IEEE Journal of Selected Topics in Applied Earth Observations and Remote Sensing (Jan 2024)

A Novel Approach for 3-D Imaging of Ships With SAR Systems Based on 3-DOF Micro-Doppler Frequencies

  • Peng Zhou,
  • Jichen Wu,
  • Chuwen Cao,
  • Xi Zhang,
  • Zhenhua Zhang,
  • Genwang Liu,
  • Jie Zhang

DOI
https://doi.org/10.1109/JSTARS.2024.3425657
Journal volume & issue
Vol. 17
pp. 12433 – 12450

Abstract

Read online

To address the urgent need to improve the ship type discrimination capability in maritime target detection, this article explores synthetic aperture radar (SAR) three-dimensional (3-D) imaging of moving ships, which can provide high robustness and stability of 3-D structural characteristics for ship type discrimination.

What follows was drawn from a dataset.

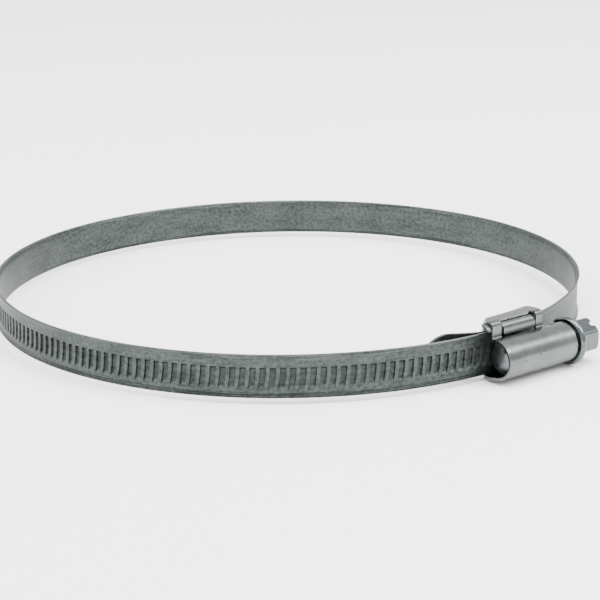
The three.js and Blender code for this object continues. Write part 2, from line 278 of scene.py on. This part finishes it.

This paper defines the three-degree-of-freedom (3-DOF) micro-Doppler frequency of ship scatterers, specifically referring to the Doppler frequency caused by the three-axis rotation of the ship when the motion of the radar platform and the ship's planar motion are both compensated. The 3-DOF micro-Doppler frequency of the ship scatterers is closely related to the roll, pitch, and yaw three-axis rotation parameters of the ship and contains the 3-D coordinate information of the scatterers. Building upon the high-precision extraction of the 3-DOF micro-Doppler frequency of ship scatterers, this paper proposes an SAR 3-D imaging method for moving ships based on this frequency. The proposed method describes the ship's rotational characteristics using 27 parameters and converts the variation in the 3-DOF micro-Doppler frequency of the scatterer into a set of weighted coefficients of B-spline basis functions. Two long short-term memory networks are constructed to estimate the 27 parameters describing the ship's rotation and invert the 3-D coordinates of the scatterers. Finally, through the processing of simulated and experimental data, the feasibility of using the 3-DOF micro-Doppler frequency of ship scatterers to achieve high-precision estimation of the ship's three-axis rotation parameters and high-precision inversion of 3-D coordinates was verified.